#### [SUPPLIED INFORMATION]
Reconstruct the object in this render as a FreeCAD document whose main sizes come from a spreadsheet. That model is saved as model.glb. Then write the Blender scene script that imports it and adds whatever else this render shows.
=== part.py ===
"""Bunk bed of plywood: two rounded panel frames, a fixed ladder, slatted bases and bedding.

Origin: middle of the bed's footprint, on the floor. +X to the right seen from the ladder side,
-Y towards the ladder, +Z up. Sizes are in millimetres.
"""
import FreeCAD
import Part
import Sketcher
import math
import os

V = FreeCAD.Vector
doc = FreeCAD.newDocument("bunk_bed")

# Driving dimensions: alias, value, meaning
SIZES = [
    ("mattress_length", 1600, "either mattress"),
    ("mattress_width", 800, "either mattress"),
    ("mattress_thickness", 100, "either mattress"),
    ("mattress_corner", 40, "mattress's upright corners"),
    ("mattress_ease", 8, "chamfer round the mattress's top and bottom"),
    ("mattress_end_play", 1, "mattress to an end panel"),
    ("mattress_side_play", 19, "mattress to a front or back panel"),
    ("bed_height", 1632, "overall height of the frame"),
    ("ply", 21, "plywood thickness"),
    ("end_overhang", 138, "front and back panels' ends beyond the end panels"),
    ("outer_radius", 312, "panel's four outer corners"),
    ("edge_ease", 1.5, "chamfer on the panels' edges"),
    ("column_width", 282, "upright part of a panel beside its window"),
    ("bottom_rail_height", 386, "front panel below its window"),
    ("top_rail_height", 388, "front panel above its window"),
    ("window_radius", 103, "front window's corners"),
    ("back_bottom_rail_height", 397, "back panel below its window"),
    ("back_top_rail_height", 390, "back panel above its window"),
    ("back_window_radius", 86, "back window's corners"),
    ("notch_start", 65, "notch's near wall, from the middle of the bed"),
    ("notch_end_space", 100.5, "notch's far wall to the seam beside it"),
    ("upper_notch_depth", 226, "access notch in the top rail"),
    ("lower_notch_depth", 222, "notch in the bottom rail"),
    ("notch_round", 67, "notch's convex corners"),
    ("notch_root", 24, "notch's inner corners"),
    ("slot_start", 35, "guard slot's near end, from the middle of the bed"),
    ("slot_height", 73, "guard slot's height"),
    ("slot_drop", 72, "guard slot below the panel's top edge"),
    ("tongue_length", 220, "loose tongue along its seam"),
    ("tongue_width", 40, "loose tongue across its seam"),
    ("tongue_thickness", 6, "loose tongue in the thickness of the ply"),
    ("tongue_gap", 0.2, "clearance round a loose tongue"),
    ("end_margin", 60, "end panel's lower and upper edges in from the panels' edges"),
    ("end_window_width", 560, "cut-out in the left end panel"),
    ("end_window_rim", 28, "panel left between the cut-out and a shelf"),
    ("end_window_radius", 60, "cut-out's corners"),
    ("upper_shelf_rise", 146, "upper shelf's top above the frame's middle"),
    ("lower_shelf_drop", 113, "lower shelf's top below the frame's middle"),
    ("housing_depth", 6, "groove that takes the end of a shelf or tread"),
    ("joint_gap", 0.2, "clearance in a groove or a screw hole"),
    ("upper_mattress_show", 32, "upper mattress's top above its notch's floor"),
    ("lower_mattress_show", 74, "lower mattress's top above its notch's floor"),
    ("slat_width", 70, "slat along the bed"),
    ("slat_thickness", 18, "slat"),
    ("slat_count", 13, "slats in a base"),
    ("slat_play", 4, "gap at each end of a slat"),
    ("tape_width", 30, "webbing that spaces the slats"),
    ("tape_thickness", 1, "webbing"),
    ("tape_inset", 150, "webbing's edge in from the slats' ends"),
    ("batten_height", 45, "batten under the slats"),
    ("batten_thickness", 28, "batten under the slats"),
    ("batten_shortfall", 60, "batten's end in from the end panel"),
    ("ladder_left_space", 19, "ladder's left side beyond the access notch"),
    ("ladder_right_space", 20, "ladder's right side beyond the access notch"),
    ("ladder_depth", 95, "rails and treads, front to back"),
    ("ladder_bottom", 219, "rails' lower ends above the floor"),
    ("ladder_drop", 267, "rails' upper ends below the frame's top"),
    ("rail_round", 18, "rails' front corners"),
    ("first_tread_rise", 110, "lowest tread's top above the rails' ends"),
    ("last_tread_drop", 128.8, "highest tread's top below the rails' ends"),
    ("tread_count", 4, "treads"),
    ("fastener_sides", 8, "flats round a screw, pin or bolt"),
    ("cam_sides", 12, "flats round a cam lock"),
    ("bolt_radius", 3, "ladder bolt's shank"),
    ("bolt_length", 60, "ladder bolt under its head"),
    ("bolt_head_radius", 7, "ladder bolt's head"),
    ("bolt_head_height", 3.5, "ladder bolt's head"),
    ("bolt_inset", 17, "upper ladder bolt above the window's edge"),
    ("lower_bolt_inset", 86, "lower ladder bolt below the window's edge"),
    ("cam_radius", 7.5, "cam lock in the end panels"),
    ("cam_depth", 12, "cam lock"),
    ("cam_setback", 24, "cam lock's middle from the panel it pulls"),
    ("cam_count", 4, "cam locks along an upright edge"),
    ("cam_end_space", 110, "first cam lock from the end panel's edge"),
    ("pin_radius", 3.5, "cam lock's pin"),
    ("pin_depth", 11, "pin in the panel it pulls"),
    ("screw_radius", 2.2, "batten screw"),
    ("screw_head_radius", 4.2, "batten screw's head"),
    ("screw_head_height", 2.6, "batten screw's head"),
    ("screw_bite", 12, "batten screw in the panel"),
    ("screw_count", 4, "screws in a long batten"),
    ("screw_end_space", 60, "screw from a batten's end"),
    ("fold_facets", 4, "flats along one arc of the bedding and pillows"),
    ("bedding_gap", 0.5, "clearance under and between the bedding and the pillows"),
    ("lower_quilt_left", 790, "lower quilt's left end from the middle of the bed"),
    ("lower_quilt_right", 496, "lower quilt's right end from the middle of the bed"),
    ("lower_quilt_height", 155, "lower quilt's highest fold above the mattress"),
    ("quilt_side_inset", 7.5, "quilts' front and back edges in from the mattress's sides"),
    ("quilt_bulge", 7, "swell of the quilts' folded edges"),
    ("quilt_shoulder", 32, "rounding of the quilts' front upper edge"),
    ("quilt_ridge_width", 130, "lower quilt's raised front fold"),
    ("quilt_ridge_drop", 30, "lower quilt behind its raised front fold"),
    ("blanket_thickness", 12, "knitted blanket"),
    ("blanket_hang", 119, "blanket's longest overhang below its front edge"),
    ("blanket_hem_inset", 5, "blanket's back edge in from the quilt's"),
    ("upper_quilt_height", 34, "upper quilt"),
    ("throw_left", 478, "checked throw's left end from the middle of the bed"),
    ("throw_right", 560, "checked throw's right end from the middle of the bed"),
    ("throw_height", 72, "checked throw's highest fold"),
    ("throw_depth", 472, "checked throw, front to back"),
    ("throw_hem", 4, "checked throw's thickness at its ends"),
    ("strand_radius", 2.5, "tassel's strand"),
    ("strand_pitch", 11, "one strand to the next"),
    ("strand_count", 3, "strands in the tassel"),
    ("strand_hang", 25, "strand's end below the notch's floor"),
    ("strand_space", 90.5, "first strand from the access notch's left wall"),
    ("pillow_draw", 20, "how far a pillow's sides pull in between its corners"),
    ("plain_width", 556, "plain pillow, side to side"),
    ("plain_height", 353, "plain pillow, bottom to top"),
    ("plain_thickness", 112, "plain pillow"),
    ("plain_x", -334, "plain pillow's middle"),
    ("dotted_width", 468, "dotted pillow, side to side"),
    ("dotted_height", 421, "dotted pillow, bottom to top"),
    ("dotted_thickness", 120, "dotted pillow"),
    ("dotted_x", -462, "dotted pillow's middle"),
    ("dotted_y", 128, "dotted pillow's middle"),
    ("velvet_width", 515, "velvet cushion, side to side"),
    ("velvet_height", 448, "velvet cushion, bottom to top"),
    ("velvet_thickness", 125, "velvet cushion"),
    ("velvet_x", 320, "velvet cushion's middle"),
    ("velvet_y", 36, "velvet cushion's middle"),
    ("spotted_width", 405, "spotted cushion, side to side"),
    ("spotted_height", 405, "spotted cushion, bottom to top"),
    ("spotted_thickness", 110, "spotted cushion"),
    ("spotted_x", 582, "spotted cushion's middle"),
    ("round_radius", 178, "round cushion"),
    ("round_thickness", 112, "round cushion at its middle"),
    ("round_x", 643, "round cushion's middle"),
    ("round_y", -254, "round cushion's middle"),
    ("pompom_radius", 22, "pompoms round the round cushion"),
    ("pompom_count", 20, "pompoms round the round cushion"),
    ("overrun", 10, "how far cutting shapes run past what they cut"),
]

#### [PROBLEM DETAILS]
Copy out every line where the word "that" occurs.

#### [ANSWER FOR THIS EXERCISE]
Reconstruct the object in this render as a FreeCAD document whose main sizes come from a spreadsheet. That model is saved as model.glb. Then write the Blender scene script that imports it and adds whatever else this render shows.
    ("housing_depth", 6, "groove that takes the end of a shelf or tread"),
    ("tape_width", 30, "webbing that spaces the slats"),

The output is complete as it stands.